* _Problem to work on_
The lines below are to be quoted exactly, from the first through the one that contains "return batch".

* _Dataset extract_
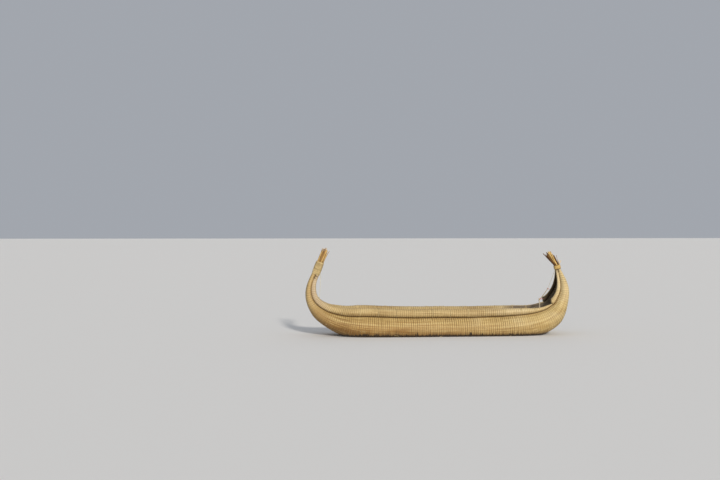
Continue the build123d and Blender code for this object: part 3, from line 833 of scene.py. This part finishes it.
# ------------------------------------------------------------------ lashings
def hoop_batch(frames, side, hoops, around, centre, radii, arc, thick, seed, slant, sink, low_limit=-2.0):
    """Cord hoops round a roll, a little slanted as a spiral is."""
    r = np.random.default_rng(seed)
    batch = Batch()
    for s0 in hoops:
        sec0 = frames([s0])
        a = np.linspace(arc(sec0)[0], arc(sec0)[1], around)
        share = (a - a[0]) / (a[-1] - a[0]) - 0.5
        wob = 0.0016 * np.sin(a * r.integers(2, 6) + r.uniform(0, 6)) + 0.0010 * np.sin(a * 9 + r.uniform(0, 6))
        s = s0 + slant * share + wob
        sec = frames(s)
        cu, cv = centre(sec)
        ru, rv = radii(sec)
        scale = np.clip(ru / 0.10, 0.35, 1.0)
        t = thick * scale
        nu, nv = np.cos(a) / ru, np.sin(a) / rv
        size = np.hypot(nu, nv)
        d = sink * scale + 0.0008 * np.sin(a * 23 + r.uniform(0, 6))
        u = cu + ru * np.cos(a) + nu / size * d
        v = cv + rv * np.sin(a) + nv / size * d
        u = np.maximum(u, 0.004)
        P = sec.place(side, u, v)
        verts, quads, tris = tube(P, t / 2, 4)
        end = max(np.clip((sec0.x[0] - 1.7) / 1.2, 0, 1), 0.7 * np.clip((sec0.z[0] - 0.6) / 0.5, 0, 1))
        # painted shade on cord faces turned inboard in the bow
        dim = np.clip((-np.cos(a) - 0.10) / 0.55, 0, 1) * shaded(sec0.x[0]) * (np.sin(a) > low_limit)
        batch.add(verts, quads, tris, tone=float(np.clip(r.normal(0.22 + 0.48 * end, 0.16), 0, 1)),
                  inner=np.concatenate([np.repeat(dim, 4), [0, 0]]))
    return batch


for side, label in SIDES:
    batch = hoop_batch(
        Sections, side, main_hoops[side], 44,
        lambda q: (q.cu, 0 * q.cu), lambda q: (q.W, q.R),
        lambda q: (-(PI - math.acos((q.cu[0] - 0.004) / q.W[0])) + 0.03, PI - math.acos((q.cu[0] - 0.004) / q.W[0]) - 0.03),
        0.0085, 51 + int(side), 0.012, 0.0004, low_limit=0.2)
    ride(batch.make(f"{label}_main_lashing", HOOP_CORD), "cord")
    for frames, hoops, name in ((Sections, gun_hoops, "gunwale"), (NeckFrames, neck_hoops, "neck")):
        batch = hoop_batch(
            frames, side, hoops[side], 19,
            lambda q: (q.gu, q.gv), lambda q: (q.rg, 0.98 * q.rg),
            lambda q: (-PI, PI), 0.0078, 61 + int(side), 0.010, 0.0004)
        ride(batch.make(f"{label}_{name}_lashing", HOOP_CORD), "cord")

# ------------------------------------------------------------------ neck wraps
def wrap_outline(sec, grow, count=72):
    """Outline round the four tips of one section, counter-clockwise from outboard to port."""
    circles = [(s * sec.cu[0], 0.0, sec.W[0]) for s in (-1, 1)] + [(s * sec.gu[0], sec.gv[0], sec.rg[0]) for s in (-1, 1)]
    th = np.linspace(0, 2 * PI, 720, endpoint=False)
    reach = np.stack([cx * np.cos(th) + cy * np.sin(th) + r for cx, cy, r in circles])
    which = reach.argmax(0)
    c = np.array(circles)[which]
    pts = np.stack([c[:, 0] + (c[:, 2] + grow) * np.cos(th), c[:, 1] + (c[:, 2] + grow) * np.sin(th)], -1)
    loop = np.concatenate([pts, pts[:1]])
    d = np.concatenate([[0], np.cumsum(np.linalg.norm(np.diff(loop, axis=0), axis=1))])
    q = np.linspace(0, d[-1], count, endpoint=False)
    return np.stack([np.interp(q, d, loop[:, 0]), np.interp(q, d, loop[:, 1])], -1)


def coil(name, start, end, rope, material, slot, node, seed, jitter, bulge=0.0, per_turn=56, strands=1, tilt=0.0):
    """Rope wound round the four tips between two distances along the hull, on a core coloured dark as painted shade
    between the turns.
    """
    r = np.random.default_rng(seed)
    turns = math.ceil((abs(end - start) - 2 * abs(tilt) - rope) / (rope * 0.97))
    one = Sections([min(max(start, 0), HULL_LEN)])
    outline = wrap_outline(one, rope * (0.42 if strands == 1 else 0.30), per_turn)
    middle = np.array([0, one.gv[0] / 2])
    s, uv, tone = [], [], []
    shade = r.uniform(0.05, 0.95, turns + 1)
    bump = r.uniform(-1, 1, turns + 1)
    low, span = min(start, end) + rope / 2 + abs(tilt), abs(end - start) - rope - 2 * abs(tilt)
    for i in range(turns * per_turn + 1):
        turn, j = divmod(i, per_turn)
        f, w = i / (turns * per_turn), j / per_turn
        m = min(turn + 1, turns)
        way = outline[j] - middle
        way = way / np.linalg.norm(way)
        s.append(low + span * f + tilt * way[1])
        grow = jitter * rope * (bump[turn] * (1 - w) + bump[m] * w) + bulge * (abs(math.sin(PI * f)) ** 0.8 - 0.30)
        uv.append(outline[j] + way * grow)
        tone.append(shade[turn] * (1 - w) + shade[m] * w)
    s, uv = np.array(s), np.array(uv)
    sec = Sections(s)
    P = np.stack([sec.x + uv[:, 1] * sec.nx, uv[:, 0], sec.z + uv[:, 1] * sec.nz], -1)
    batch = Batch()
    if strands == 1:
        v, q, t = tube(P, rope / 2, 6)
        batch.add(v, q, t, tone=np.concatenate([np.repeat(tone, 6), [0.5, 0.5]]))
    else:
        for line, radius in twisted(P, rope * 0.84, strands, 0.075, step=0.010):
            v, q, t = tube(line, radius, 5)
            batch.add(v, q, t, tone=float(r.uniform(0.70, 1.0)))
    # the core, dark as painted shade showing between the turns
    core = wrap_outline(one, rope * 0.18, 40)
    ends = Sections([min(start, end) + 0.004, max(start, end) - 0.004])
    ring = np.stack([ends.x[:, None] + core[None, :, 1] * ends.nx[:, None],
                     np.broadcast_to(core[None, :, 0], (2, 40)),
                     ends.z[:, None] + core[None, :, 1] * ends.nz[:, None]], -1)
    verts = np.concatenate([ring.reshape(-1, 3), ring.mean(1)])
    j = np.arange(40)
    j2 = (j + 1) % 40
    caps = np.concatenate([np.stack([np.full(40, 80), j2, j], -1), np.stack([np.full(40, 81), 40 + j, 40 + j2], -1)])
    batch.add(verts, ring_faces(2, 40), caps, tone=0.15 if strands == 1 else -0.1)
    return ride(batch.make(name, material), slot, *node)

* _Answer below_
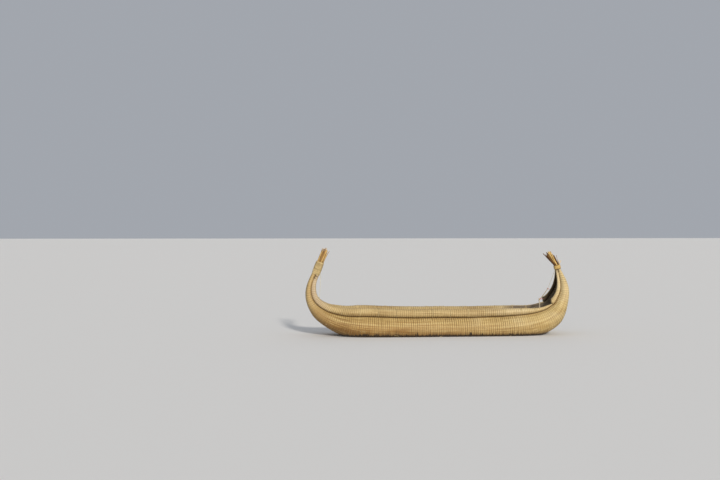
Continue the build123d and Blender code for this object: part 3, from line 833 of scene.py. This part finishes it.
# ------------------------------------------------------------------ lashings
def hoop_batch(frames, side, hoops, around, centre, radii, arc, thick, seed, slant, sink, low_limit=-2.0):
    """Cord hoops round a roll, a little slanted as a spiral is."""
    r = np.random.default_rng(seed)
    batch = Batch()
    for s0 in hoops:
        sec0 = frames([s0])
        a = np.linspace(arc(sec0)[0], arc(sec0)[1], around)
        share = (a - a[0]) / (a[-1] - a[0]) - 0.5
        wob = 0.0016 * np.sin(a * r.integers(2, 6) + r.uniform(0, 6)) + 0.0010 * np.sin(a * 9 + r.uniform(0, 6))
        s = s0 + slant * share + wob
        sec = frames(s)
        cu, cv = centre(sec)
        ru, rv = radii(sec)
        scale = np.clip(ru / 0.10, 0.35, 1.0)
        t = thick * scale
        nu, nv = np.cos(a) / ru, np.sin(a) / rv
        size = np.hypot(nu, nv)
        d = sink * scale + 0.0008 * np.sin(a * 23 + r.uniform(0, 6))
        u = cu + ru * np.cos(a) + nu / size * d
        v = cv + rv * np.sin(a) + nv / size * d
        u = np.maximum(u, 0.004)
        P = sec.place(side, u, v)
        verts, quads, tris = tube(P, t / 2, 4)
        end = max(np.clip((sec0.x[0] - 1.7) / 1.2, 0, 1), 0.7 * np.clip((sec0.z[0] - 0.6) / 0.5, 0, 1))
        # painted shade on cord faces turned inboard in the bow
        dim = np.clip((-np.cos(a) - 0.10) / 0.55, 0, 1) * shaded(sec0.x[0]) * (np.sin(a) > low_limit)
        batch.add(verts, quads, tris, tone=float(np.clip(r.normal(0.22 + 0.48 * end, 0.16), 0, 1)),
                  inner=np.concatenate([np.repeat(dim, 4), [0, 0]]))
    return batch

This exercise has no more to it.